I have never once been tempted to try the toothpick/glass method.

But on the strength of absorbing some of Jahren's philosophy about being and waiting, I looked at an avocado seed differently this summer. Why wouldn't it sprout if it were put in soil and watered? Wasn't that what seeds are programmed to do? (I would help it along by removing the seed coat; unlike chicks, who have to peck their way out of the eggs, seeds are not weakened by being helped.) 

What if I just waited?

My first attempt ended when I got impatient four or five weeks into the experiment and tried to rock the seed a bit in the soil. Crack. I realized I had most likely broken a tap root and on further inspection, it turns out I had.

Lesson #1: Don't be impatient.

My second attempt was cut short when an overreaching chipmunk or squirrel leapt onto the small table on the deck on which the seed in its pot had sat for two or three weeks. I came out one morning to find the pot overturned, the dirt scattered, and the seed on the deck floor, looking gnawed.

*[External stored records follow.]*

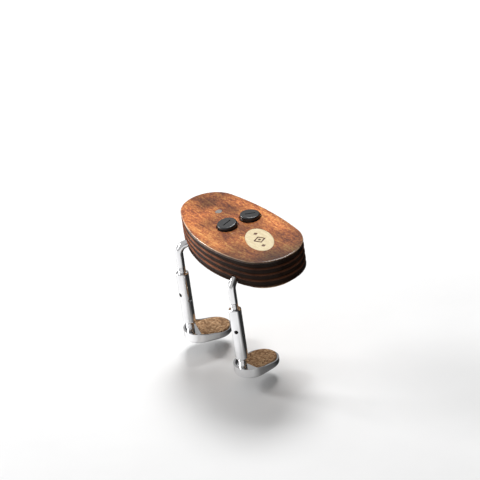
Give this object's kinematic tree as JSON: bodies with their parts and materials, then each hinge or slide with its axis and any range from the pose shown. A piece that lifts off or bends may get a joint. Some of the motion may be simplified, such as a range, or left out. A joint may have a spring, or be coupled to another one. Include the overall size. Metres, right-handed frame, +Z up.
{
  "type": "clamp-on violin pickup pod",
  "caption": "Laminated wooden pickup pod with tilted dials and an inlaid badge, held on a violin's edge by turnbuckle clamps with cork-faced feet.",
  "frame": {"origin": "on the underside of the base cork, which rests on the violin's belly, midway along the pod", "axes": "+Z up from the belly, +X along the pod towards the violin's tail, and the clamps on the -Y side"},
  "size_m": [0.07, 0.0385, 0.0582],
  "materials": {
    "walnut_top": "gloss lacquer, mottled figure",
    "dark_veneer": "gloss lacquer",
    "light_veneer": "gloss lacquer",
    "base_wood": "satin lacquer",
    "cork": "granulated natural cork",
    "chrome_steel": "polished",
    "plated_screw": "zinc plated",
    "dial_plastic": "satin black",
    "ivory_inlay": "semi-gloss ivory with dark engraving",
    "lens": "translucent smoke",
    "board_green": "solder mask",
    "module_can": "stamped shield",
    "pouch_cell": "foil pouch",
    "shaft_steel": "turned",
    "pot_body": "stamped",
    "led": "clear moulding",
    "socket_steel": "drawn shell",
    "piezo_brass": "rolled disc",
    "button_plastic": "satin",
    "lead_wire": "insulated wire"
  },
  "bodies": {
    "pod": {"top_board": "walnut_top", "base_board": "base_wood", "base_cork": "cork", "base_screws": "plated_screw", "hook_screws": "plated_screw", "badge_inlay": "ivory_inlay", "status_lens": "lens", "circuit_board": "board_green", "radio_module": "module_can", "battery": "pouch_cell", "battery_leads": "lead_wire", "near_pot": "pot_body", "far_pot": "pot_body", "status_light": "led", "charging_socket": "socket_steel", "sensor_disc": "piezo_brass", "sensor_button": "button_plastic", "sensor_leads": "lead_wire", "dark_ply_1": "dark_veneer", "dark_ply_2": "dark_veneer", "dark_ply_3": "dark_veneer", "dark_ply_4": "dark_veneer", "light_ply_1": "light_veneer", "light_ply_2": "light_veneer", "light_ply_3": "light_veneer", "left_hook": "chrome_steel", "right_hook": "chrome_steel"},
    "near_dial": {"near_dial_cap": "dial_plastic", "near_dial_shaft": "shaft_steel"},
    "far_dial": {"far_dial_cap": "dial_plastic", "far_dial_shaft": "shaft_steel"},
    "left_barrel": {"left_barrel": "chrome_steel"},
    "left_post": {"left_post": "chrome_steel"},
    "left_foot": {"left_foot": "chrome_steel", "left_foot_cork": "cork"},
    "right_barrel": {"right_barrel": "chrome_steel"},
    "right_post": {"right_post": "chrome_steel"},
    "right_foot": {"right_foot": "chrome_steel", "right_foot_cork": "cork"}
  },
  "joints": [
    {"name": "near_dial_turn", "type": "hinge", "parent": "pod", "child": "near_dial", "pos_m": [-0.0044, -0.0033, 0.0145], "axis": [0, -0.0872, 0.9962], "range_deg": [-150, 150]},
    {"name": "far_dial_turn", "type": "hinge", "parent": "pod", "child": "far_dial", "pos_m": [-0.0034, 0.0076, 0.0145], "axis": [0, 0.0872, 0.9962], "range_deg": [-150, 150]},
    {"name": "left_barrel_turn", "type": "hinge", "parent": "pod", "child": "left_barrel", "pos_m": [-0.0232, -0.0172, -0.0216], "axis": [0, 0, 1], "range_deg": [-1800, 720]},
    {"name": "left_foot_slide", "type": "slide", "parent": "pod", "child": "left_post", "axis": [0, 0, 1], "range_m": [-0.006, 0.0024]},
    {"name": "left_foot_swivel", "type": "hinge", "parent": "left_post", "child": "left_foot", "pos_m": [-0.0232, -0.0172, -0.039], "axis": [0, 0, 1], "range_deg": [-30, 30]},
    {"name": "right_barrel_turn", "type": "hinge", "parent": "pod", "child": "right_barrel", "pos_m": [0.0177, -0.0189, -0.0216], "axis": [0, 0, 1], "range_deg": [-1800, 720]},
    {"name": "right_foot_slide", "type": "slide", "parent": "pod", "child": "right_post", "axis": [0, 0, 1], "range_m": [-0.006, 0.0024]},
    {"name": "right_foot_swivel", "type": "hinge", "parent": "right_post", "child": "right_foot", "pos_m": [0.0177, -0.0189, -0.039], "axis": [0, 0, 1], "range_deg": [-30, 30]}
  ],
  "couplings": [
    {"joint": "left_barrel_turn", "follows": "left_foot_slide", "rad_per_m": 5236},
    {"joint": "right_barrel_turn", "follows": "right_foot_slide", "rad_per_m": 5236}
  ]
}
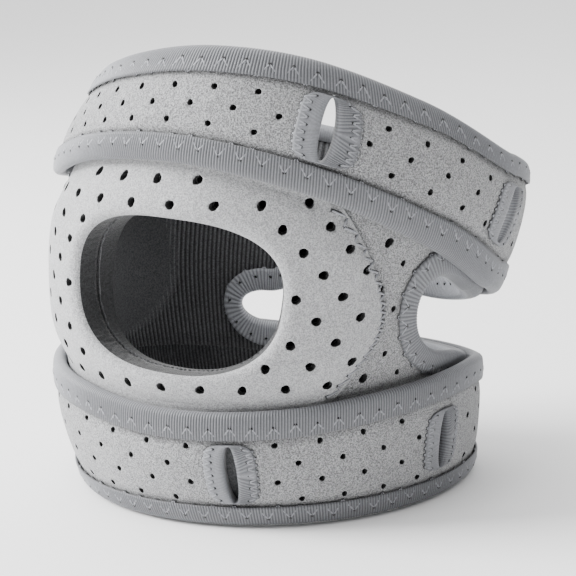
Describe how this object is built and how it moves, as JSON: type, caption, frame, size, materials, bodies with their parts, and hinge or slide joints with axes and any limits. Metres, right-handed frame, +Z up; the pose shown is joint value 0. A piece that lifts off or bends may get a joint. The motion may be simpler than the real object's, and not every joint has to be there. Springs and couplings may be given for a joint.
{
  "type": "knee brace",
  "caption": "Padded knee brace with an open kneecap, an open back of the knee, and two bound and slotted straps above and below it.",
  "frame": {"origin": "under the middle of the brace, on the level plane of its lower rim", "axes": "+Z up the leg, -Y toward the kneecap opening, +X toward the side with the two visible slots"},
  "size_m": [0.1544, 0.118, 0.1399],
  "materials": {
    "brushed_fabric": "light grey brushed loop fabric with small punched holes",
    "pad_fabric": "smooth light grey knitted face with punched holes",
    "binding_tape": "ribbed grey elastic tape with zigzag stitching",
    "lining_fabric": "charcoal knit with fine upright ribs"
  },
  "bodies": {
    "root": {"panel_lining": "lining_fabric", "knee_panel": "brushed_fabric", "patella_pad": "pad_fabric", "popliteal_opening_tape": "binding_tape", "upper_strap": "brushed_fabric", "upper_strap_top_binding": "binding_tape", "upper_strap_bottom_binding": "binding_tape", "lower_strap": "brushed_fabric", "lower_strap_top_binding": "binding_tape", "lower_strap_bottom_binding": "binding_tape", "upper_front_slot_tape": "binding_tape", "upper_side_slot_tape": "binding_tape", "lower_front_slot_tape": "binding_tape", "lower_side_slot_tape": "binding_tape", "upper_closure_tab": "brushed_fabric", "lower_closure_tab": "brushed_fabric"}
  },
  "joints": []
}
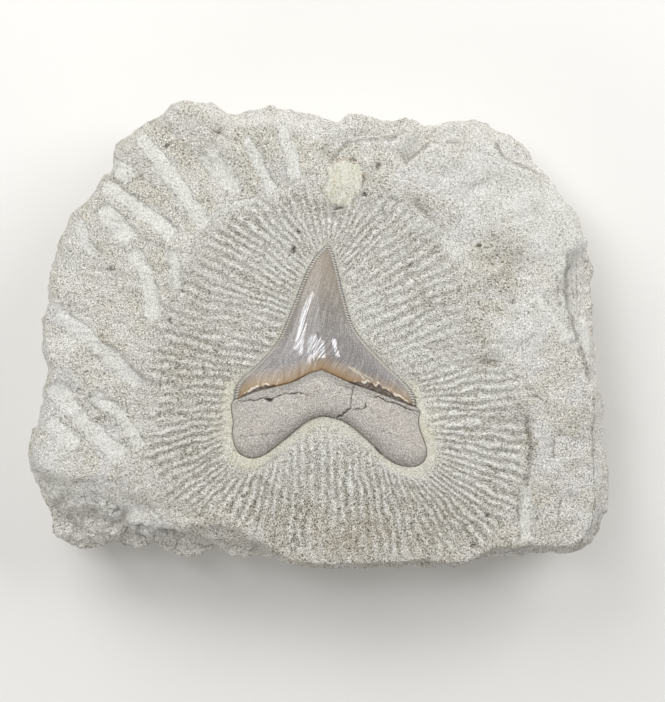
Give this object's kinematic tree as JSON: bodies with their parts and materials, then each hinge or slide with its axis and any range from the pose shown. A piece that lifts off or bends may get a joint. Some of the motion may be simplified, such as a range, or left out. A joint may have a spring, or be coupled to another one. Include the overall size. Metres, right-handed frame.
{
  "type": "fossil shark tooth in stone matrix",
  "caption": "Fossil shark tooth with serrated edges, bedded face up in a rough slab of pale sandy stone whose face is scratched in fine furrows that fan out from the tooth.",
  "frame": {"origin": "on the slab's flat back, under the middle of its length and width", "axes": "+X along the slab's length, towards the tooth's longer root lobe; +Y along its width, from the tooth's root to its tip; +Z out of the worked face"},
  "size_m": [0.1874, 0.151, 0.0414],
  "materials": {
    "sandy_stone": "matte, chalky and sandy",
    "fossil_tooth": "glossy grey enamel over a matte grey root"
  },
  "bodies": {
    "root": {"stone_slab": "sandy_stone", "shark_tooth": "fossil_tooth"}
  },
  "joints": []
}
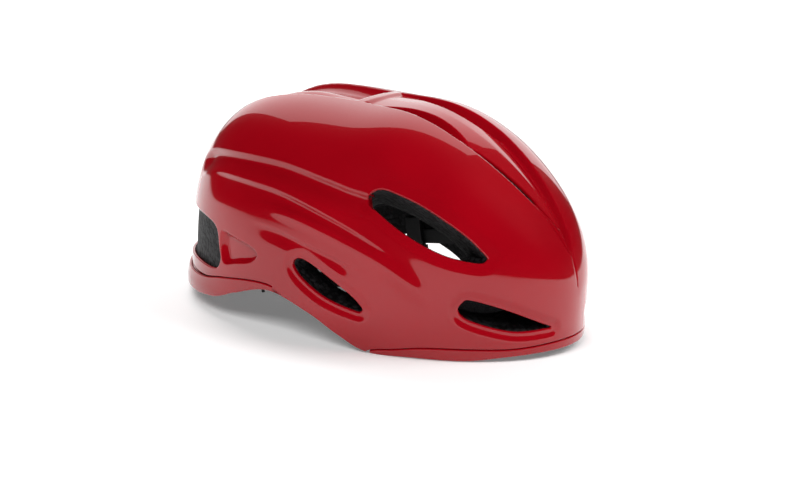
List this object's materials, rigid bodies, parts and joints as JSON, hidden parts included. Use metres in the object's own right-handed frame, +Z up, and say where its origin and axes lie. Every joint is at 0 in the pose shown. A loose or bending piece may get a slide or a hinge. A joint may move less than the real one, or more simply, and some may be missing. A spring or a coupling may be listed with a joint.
{
  "type": "cycling helmet",
  "caption": "Glossy aero road cycling helmet with a centre channel, side vents, black foam liner, dial-adjusted headband and stowed chin straps.",
  "frame": {"origin": "on the ground, under the middle of the helmet's box, with the front of the rim on the ground and the tail held level", "axes": "+X to the helmet's front, +Y to the wearer's left, +Z up"},
  "size_m": [0.299, 0.2106, 0.1498],
  "materials": {
    "red_gloss": "deep red polycarbonate, clear coated",
    "foam": "black expanded polystyrene with its beads showing",
    "pad": "brushed knit over foam",
    "webbing": "flat woven polyester",
    "rubber": "soft moulded rubber",
    "nylon": "flexible nylon",
    "black_plastic": "fine textured acetal"
  },
  "bodies": {
    "root": {"brow_pad": "pad", "buckle_female": "black_plastic", "chin_strap_left": "webbing", "chin_strap_right": "webbing", "crown_pad_front": "pad", "crown_pad_rear": "pad", "divider_left": "black_plastic", "divider_right": "black_plastic", "foam_liner": "foam", "front_anchor_left": "black_plastic", "front_anchor_right": "black_plastic", "front_rim_shell": "red_gloss", "front_strap_left": "webbing", "front_strap_right": "webbing", "height_rack": "black_plastic", "keeper_ring": "rubber", "rear_anchor_left": "black_plastic", "rear_anchor_right": "black_plastic", "rear_rim_shell": "red_gloss", "rear_strap_left": "webbing", "rear_strap_right": "webbing", "side_pad_left": "pad", "side_pad_right": "pad", "temple_stud_left": "black_plastic", "temple_stud_right": "black_plastic", "upper_shell": "red_gloss"},
    "retention": {"cradle": "nylon", "dial_housing": "black_plastic", "housing_cover": "black_plastic", "hanger": "nylon", "nape_pad_left": "pad", "nape_pad_right": "pad", "temple_clip_left": "nylon", "temple_clip_right": "nylon"},
    "dial": {"dial_knob": "black_plastic", "dial_grip": "rubber", "pinion": "nylon"},
    "band_left": {"left_band": "nylon"},
    "band_right": {"right_band": "nylon"},
    "lever_left": {"divider_lever_left": "black_plastic"},
    "lever_right": {"divider_lever_right": "black_plastic"},
    "buckle_tongue": {"buckle_male": "black_plastic"}
  },
  "joints": [
    {"name": "height_adjust", "type": "hinge", "parent": "root", "child": "retention", "pos_m": [0.05, 0, 0.046], "axis": [0, 1, 0], "range_deg": [-4, 3]},
    {"name": "dial_turn", "type": "hinge", "parent": "retention", "child": "dial", "pos_m": [-0.09772, 0, 0.01995], "axis": [-0.9848, 0, -0.1736], "range_deg": [0, 270]},
    {"name": "left_band_slide", "type": "hinge", "parent": "retention", "child": "band_left", "pos_m": [-0.02091, 0, 0.0335], "axis": [-0.1736, 0, 0.9848], "range_deg": [0, 18.3]},
    {"name": "right_band_slide", "type": "hinge", "parent": "retention", "child": "band_right", "pos_m": [-0.02091, 0, 0.0335], "axis": [-0.1736, 0, 0.9848], "range_deg": [-18.3, 0]},
    {"name": "left_divider_lever", "type": "hinge", "parent": "root", "child": "lever_left", "pos_m": [0, 0.06745, 0.07277], "axis": [-1, 0, 0], "range_deg": [0, 75]},
    {"name": "right_divider_lever", "type": "hinge", "parent": "root", "child": "lever_right", "pos_m": [0, -0.06745, 0.07277], "axis": [1, 0, 0], "range_deg": [0, 75]},
    {"name": "buckle_release", "type": "slide", "parent": "root", "child": "buckle_tongue", "axis": [0, 1, 0], "range_m": [0, 0.02], "deforming": ["chin_strap_left"]}
  ],
  "couplings": [
    {"joint": "left_band_slide", "follows": "dial_turn", "ratio": 0.067568},
    {"joint": "right_band_slide", "follows": "dial_turn", "ratio": -0.067568}
  ]
}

Lesson #2: Animals are part of that randomness of whether a seed becomes a tree.

A month ago, I tried one more time, again removing the seed coat, but this time finding a space inside on the overcrowded plant table. Other than watering the seed from time and time, I left it alone.

I waited.

And the seed, true to its internal program, responded. 

Lesson #3: Wait. Wait. Wait.

I realized this weekend that the avocado seed had indeed sprouted. It has sent up a tall stalk with delicate small leaves (or presumably they will be when they unfurl). 



"Each beginning is the end of a waiting," writes Hope Jahren.


And here we are: beginning. 

1 comment:

Laurie said...

I love this! I have a avocado I started from seed, as well as a couple of lemons. My MIL requested an avocado plant, after my husband told her I'd started one, and I gave it to her last Christmas.